### Task to complete
Extract the complete listing and output it unchanged.

Start of Data provided

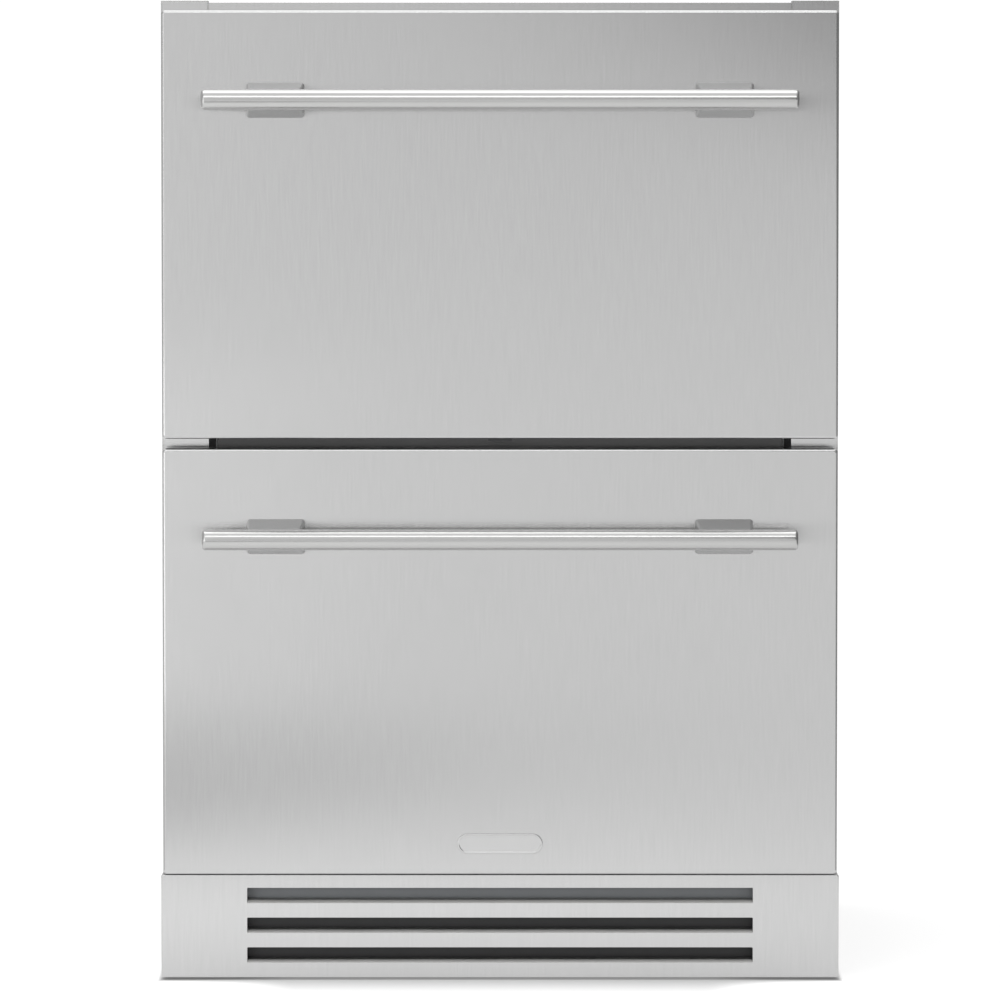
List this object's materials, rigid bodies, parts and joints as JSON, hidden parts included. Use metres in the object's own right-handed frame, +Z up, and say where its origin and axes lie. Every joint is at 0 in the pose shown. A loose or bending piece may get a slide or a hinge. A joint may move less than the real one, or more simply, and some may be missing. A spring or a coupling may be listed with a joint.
{
  "type": "under counter fridge",
  "caption": "Under counter fridge with stacked insulated drawers on full-extension slides, round bar handles, a louvred plinth grille and a fan-cooled compressor unit.",
  "frame": {"origin": "on the floor, at the middle of the whole object's width and depth, handle bars included", "axes": "+Z up; the drawer fronts face -Y; +X to the viewer's right"},
  "size_m": [0.606, 0.67, 0.873],
  "materials": {
    "front_steel": "vertical brushed grain",
    "frame_steel": "brushed",
    "handle_steel": "satin, turned",
    "bracket_steel": "satin",
    "screw_steel": "zinc plated",
    "bin_steel": "fine satin",
    "slide_zinc": "bright zinc",
    "case_paint": "fine black powder coat",
    "back_zinc": "galvanised",
    "liner_plastic": "pale grey, semi-gloss",
    "foam": "rigid foam, open cells at its skin",
    "gasket_rubber": "soft, matte",
    "mullion_paint": "satin dark grey",
    "trim_black": "fine moulded grain",
    "badge_plate": "blank, polished",
    "coil_alloy": "mill finish",
    "fan_plastic": "moulded",
    "motor_steel": "pressed, painted",
    "shell_paint": "gloss black",
    "copper": "copper, drawn",
    "lamp_lens": "frosted lens",
    "button_plastic": "moulded",
    "foot_steel": "zinc plated"
  },
  "bodies": {
    "cabinet": {"side_panel_left": "case_paint", "side_panel_right": "case_paint", "top_panel": "case_paint", "back_panel": "back_zinc", "case_screws": "screw_steel", "insulation_foam": "foam", "inner_liner": "liner_plastic", "face_frame": "frame_steel", "breaker_strips": "trim_black", "mullion_bar": "mullion_paint", "slide_outer_rails": "slide_zinc", "kick_grille": "front_steel", "base_pan": "back_zinc", "condenser_coil": "coil_alloy", "condenser_fan_shroud": "back_zinc", "condenser_fan_motor": "motor_steel", "compressor": "shell_paint", "compressor_mounts": "gasket_rubber", "terminal_cover": "trim_black", "condensate_tray": "trim_black", "drain_tube": "trim_black", "filter_drier": "copper", "refrigerant_lines": "copper", "evaporator_coil": "coil_alloy", "evaporator_fan_motor": "motor_steel", "evaporator_cover": "liner_plastic", "led_strips": "lamp_lens", "control_housing": "trim_black", "power_inlet": "trim_black"},
    "upper_drawer": {"upper_front_skin": "front_steel", "upper_front_foam": "foam", "upper_inner_pan": "liner_plastic", "upper_gasket": "gasket_rubber", "upper_handle_bar": "handle_steel", "upper_handle_brackets": "bracket_steel", "upper_handle_screws": "screw_steel", "upper_edge_plug": "trim_black", "upper_bin": "bin_steel", "upper_inner_rails": "slide_zinc"},
    "lower_drawer": {"lower_front_skin": "front_steel", "lower_front_foam": "foam", "lower_inner_pan": "liner_plastic", "lower_gasket": "gasket_rubber", "lower_handle_bar": "handle_steel", "lower_handle_brackets": "bracket_steel", "lower_handle_screws": "screw_steel", "lower_edge_plug": "trim_black", "lower_bin": "bin_steel", "lower_inner_rails": "slide_zinc", "badge": "badge_plate"},
    "upper_mid_slides": {"upper_mid_rails": "slide_zinc"},
    "lower_mid_slides": {"lower_mid_rails": "slide_zinc"},
    "condenser_fan": {"condenser_fan_blade": "fan_plastic"},
    "evaporator_fan": {"evaporator_fan_blade": "fan_plastic"},
    "warmer_button": {"button_warmer": "button_plastic"},
    "colder_button": {"button_colder": "button_plastic"},
    "levelling_foot_front_left": {"foot_front_left": "foot_steel"},
    "levelling_foot_front_right": {"foot_front_right": "foot_steel"},
    "levelling_foot_rear_left": {"foot_rear_left": "foot_steel"},
    "levelling_foot_rear_right": {"foot_rear_right": "foot_steel"}
  },
  "joints": [
    {"name": "upper_drawer_slide", "type": "slide", "parent": "cabinet", "child": "upper_drawer", "axis": [0, -1, 0], "range_m": [0, 0.4]},
    {"name": "upper_mid_slide", "type": "slide", "parent": "cabinet", "child": "upper_mid_slides", "axis": [0, -1, 0], "range_m": [0, 0.2]},
    {"name": "lower_drawer_slide", "type": "slide", "parent": "cabinet", "child": "lower_drawer", "axis": [0, -1, 0], "range_m": [0, 0.4]},
    {"name": "lower_mid_slide", "type": "slide", "parent": "cabinet", "child": "lower_mid_slides", "axis": [0, -1, 0], "range_m": [0, 0.2]},
    {"name": "condenser_fan_spin", "type": "hinge", "parent": "cabinet", "child": "condenser_fan", "pos_m": [-0.07, 0.1922, 0.106], "axis": [0, 1, 0], "continuous": true},
    {"name": "evaporator_fan_spin", "type": "hinge", "parent": "cabinet", "child": "evaporator_fan", "pos_m": [0, 0.2452, 0.735], "axis": [0, 1, 0], "continuous": true},
    {"name": "warmer_button_press", "type": "slide", "parent": "cabinet", "child": "warmer_button", "axis": [0, 1, 0], "range_m": [0, 0.0008], "stiffness_N_per_m": 300},
    {"name": "colder_button_press", "type": "slide", "parent": "cabinet", "child": "colder_button", "axis": [0, 1, 0], "range_m": [0, 0.0008], "stiffness_N_per_m": 300},
    {"name": "front_left_foot_screw", "type": "slide", "parent": "cabinet", "child": "levelling_foot_front_left", "axis": [0, 0, -1], "range_m": [0, 0.02]},
    {"name": "front_right_foot_screw", "type": "slide", "parent": "cabinet", "child": "levelling_foot_front_right", "axis": [0, 0, -1], "range_m": [0, 0.02]},
    {"name": "rear_left_foot_screw", "type": "slide", "parent": "cabinet", "child": "levelling_foot_rear_left", "axis": [0, 0, -1], "range_m": [0, 0.02]},
    {"name": "rear_right_foot_screw", "type": "slide", "parent": "cabinet", "child": "levelling_foot_rear_right", "axis": [0, 0, -1], "range_m": [0, 0.02]}
  ],
  "couplings": [
    {"joint": "upper_mid_slide", "follows": "upper_drawer_slide", "ratio": 0.5},
    {"joint": "lower_mid_slide", "follows": "lower_drawer_slide", "ratio": 0.5}
  ]
}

End of Data provided

### Task solution
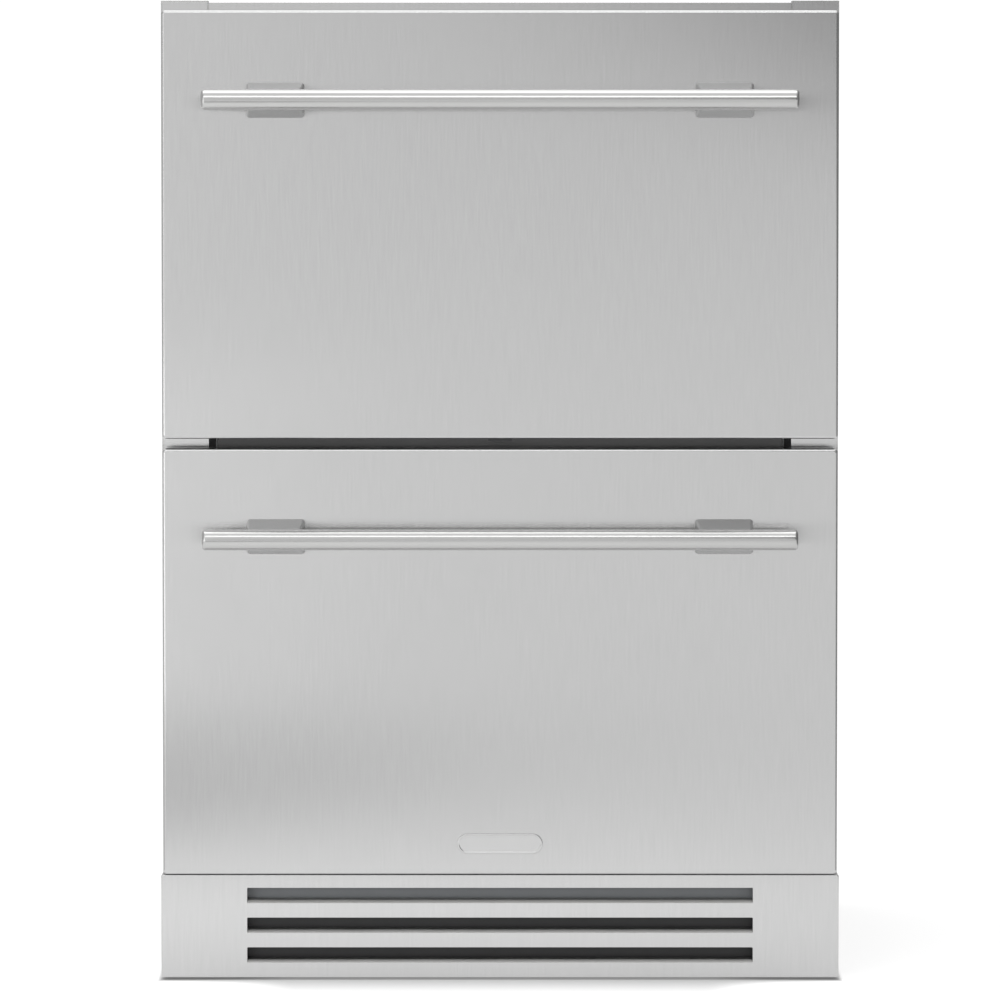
List this object's materials, rigid bodies, parts and joints as JSON, hidden parts included. Use metres in the object's own right-handed frame, +Z up, and say where its origin and axes lie. Every joint is at 0 in the pose shown. A loose or bending piece may get a slide or a hinge. A joint may move less than the real one, or more simply, and some may be missing. A spring or a coupling may be listed with a joint.
{
  "type": "under counter fridge",
  "caption": "Under counter fridge with stacked insulated drawers on full-extension slides, round bar handles, a louvred plinth grille and a fan-cooled compressor unit.",
  "frame": {"origin": "on the floor, at the middle of the whole object's width and depth, handle bars included", "axes": "+Z up; the drawer fronts face -Y; +X to the viewer's right"},
  "size_m": [0.606, 0.67, 0.873],
  "materials": {
    "front_steel": "vertical brushed grain",
    "frame_steel": "brushed",
    "handle_steel": "satin, turned",
    "bracket_steel": "satin",
    "screw_steel": "zinc plated",
    "bin_steel": "fine satin",
    "slide_zinc": "bright zinc",
    "case_paint": "fine black powder coat",
    "back_zinc": "galvanised",
    "liner_plastic": "pale grey, semi-gloss",
    "foam": "rigid foam, open cells at its skin",
    "gasket_rubber": "soft, matte",
    "mullion_paint": "satin dark grey",
    "trim_black": "fine moulded grain",
    "badge_plate": "blank, polished",
    "coil_alloy": "mill finish",
    "fan_plastic": "moulded",
    "motor_steel": "pressed, painted",
    "shell_paint": "gloss black",
    "copper": "copper, drawn",
    "lamp_lens": "frosted lens",
    "button_plastic": "moulded",
    "foot_steel": "zinc plated"
  },
  "bodies": {
    "cabinet": {"side_panel_left": "case_paint", "side_panel_right": "case_paint", "top_panel": "case_paint", "back_panel": "back_zinc", "case_screws": "screw_steel", "insulation_foam": "foam", "inner_liner": "liner_plastic", "face_frame": "frame_steel", "breaker_strips": "trim_black", "mullion_bar": "mullion_paint", "slide_outer_rails": "slide_zinc", "kick_grille": "front_steel", "base_pan": "back_zinc", "condenser_coil": "coil_alloy", "condenser_fan_shroud": "back_zinc", "condenser_fan_motor": "motor_steel", "compressor": "shell_paint", "compressor_mounts": "gasket_rubber", "terminal_cover": "trim_black", "condensate_tray": "trim_black", "drain_tube": "trim_black", "filter_drier": "copper", "refrigerant_lines": "copper", "evaporator_coil": "coil_alloy", "evaporator_fan_motor": "motor_steel", "evaporator_cover": "liner_plastic", "led_strips": "lamp_lens", "control_housing": "trim_black", "power_inlet": "trim_black"},
    "upper_drawer": {"upper_front_skin": "front_steel", "upper_front_foam": "foam", "upper_inner_pan": "liner_plastic", "upper_gasket": "gasket_rubber", "upper_handle_bar": "handle_steel", "upper_handle_brackets": "bracket_steel", "upper_handle_screws": "screw_steel", "upper_edge_plug": "trim_black", "upper_bin": "bin_steel", "upper_inner_rails": "slide_zinc"},
    "lower_drawer": {"lower_front_skin": "front_steel", "lower_front_foam": "foam", "lower_inner_pan": "liner_plastic", "lower_gasket": "gasket_rubber", "lower_handle_bar": "handle_steel", "lower_handle_brackets": "bracket_steel", "lower_handle_screws": "screw_steel", "lower_edge_plug": "trim_black", "lower_bin": "bin_steel", "lower_inner_rails": "slide_zinc", "badge": "badge_plate"},
    "upper_mid_slides": {"upper_mid_rails": "slide_zinc"},
    "lower_mid_slides": {"lower_mid_rails": "slide_zinc"},
    "condenser_fan": {"condenser_fan_blade": "fan_plastic"},
    "evaporator_fan": {"evaporator_fan_blade": "fan_plastic"},
    "warmer_button": {"button_warmer": "button_plastic"},
    "colder_button": {"button_colder": "button_plastic"},
    "levelling_foot_front_left": {"foot_front_left": "foot_steel"},
    "levelling_foot_front_right": {"foot_front_right": "foot_steel"},
    "levelling_foot_rear_left": {"foot_rear_left": "foot_steel"},
    "levelling_foot_rear_right": {"foot_rear_right": "foot_steel"}
  },
  "joints": [
    {"name": "upper_drawer_slide", "type": "slide", "parent": "cabinet", "child": "upper_drawer", "axis": [0, -1, 0], "range_m": [0, 0.4]},
    {"name": "upper_mid_slide", "type": "slide", "parent": "cabinet", "child": "upper_mid_slides", "axis": [0, -1, 0], "range_m": [0, 0.2]},
    {"name": "lower_drawer_slide", "type": "slide", "parent": "cabinet", "child": "lower_drawer", "axis": [0, -1, 0], "range_m": [0, 0.4]},
    {"name": "lower_mid_slide", "type": "slide", "parent": "cabinet", "child": "lower_mid_slides", "axis": [0, -1, 0], "range_m": [0, 0.2]},
    {"name": "condenser_fan_spin", "type": "hinge", "parent": "cabinet", "child": "condenser_fan", "pos_m": [-0.07, 0.1922, 0.106], "axis": [0, 1, 0], "continuous": true},
    {"name": "evaporator_fan_spin", "type": "hinge", "parent": "cabinet", "child": "evaporator_fan", "pos_m": [0, 0.2452, 0.735], "axis": [0, 1, 0], "continuous": true},
    {"name": "warmer_button_press", "type": "slide", "parent": "cabinet", "child": "warmer_button", "axis": [0, 1, 0], "range_m": [0, 0.0008], "stiffness_N_per_m": 300},
    {"name": "colder_button_press", "type": "slide", "parent": "cabinet", "child": "colder_button", "axis": [0, 1, 0], "range_m": [0, 0.0008], "stiffness_N_per_m": 300},
    {"name": "front_left_foot_screw", "type": "slide", "parent": "cabinet", "child": "levelling_foot_front_left", "axis": [0, 0, -1], "range_m": [0, 0.02]},
    {"name": "front_right_foot_screw", "type": "slide", "parent": "cabinet", "child": "levelling_foot_front_right", "axis": [0, 0, -1], "range_m": [0, 0.02]},
    {"name": "rear_left_foot_screw", "type": "slide", "parent": "cabinet", "child": "levelling_foot_rear_left", "axis": [0, 0, -1], "range_m": [0, 0.02]},
    {"name": "rear_right_foot_screw", "type": "slide", "parent": "cabinet", "child": "levelling_foot_rear_right", "axis": [0, 0, -1], "range_m": [0, 0.02]}
  ],
  "couplings": [
    {"joint": "upper_mid_slide", "follows": "upper_drawer_slide", "ratio": 0.5},
    {"joint": "lower_mid_slide", "follows": "lower_drawer_slide", "ratio": 0.5}
  ]
}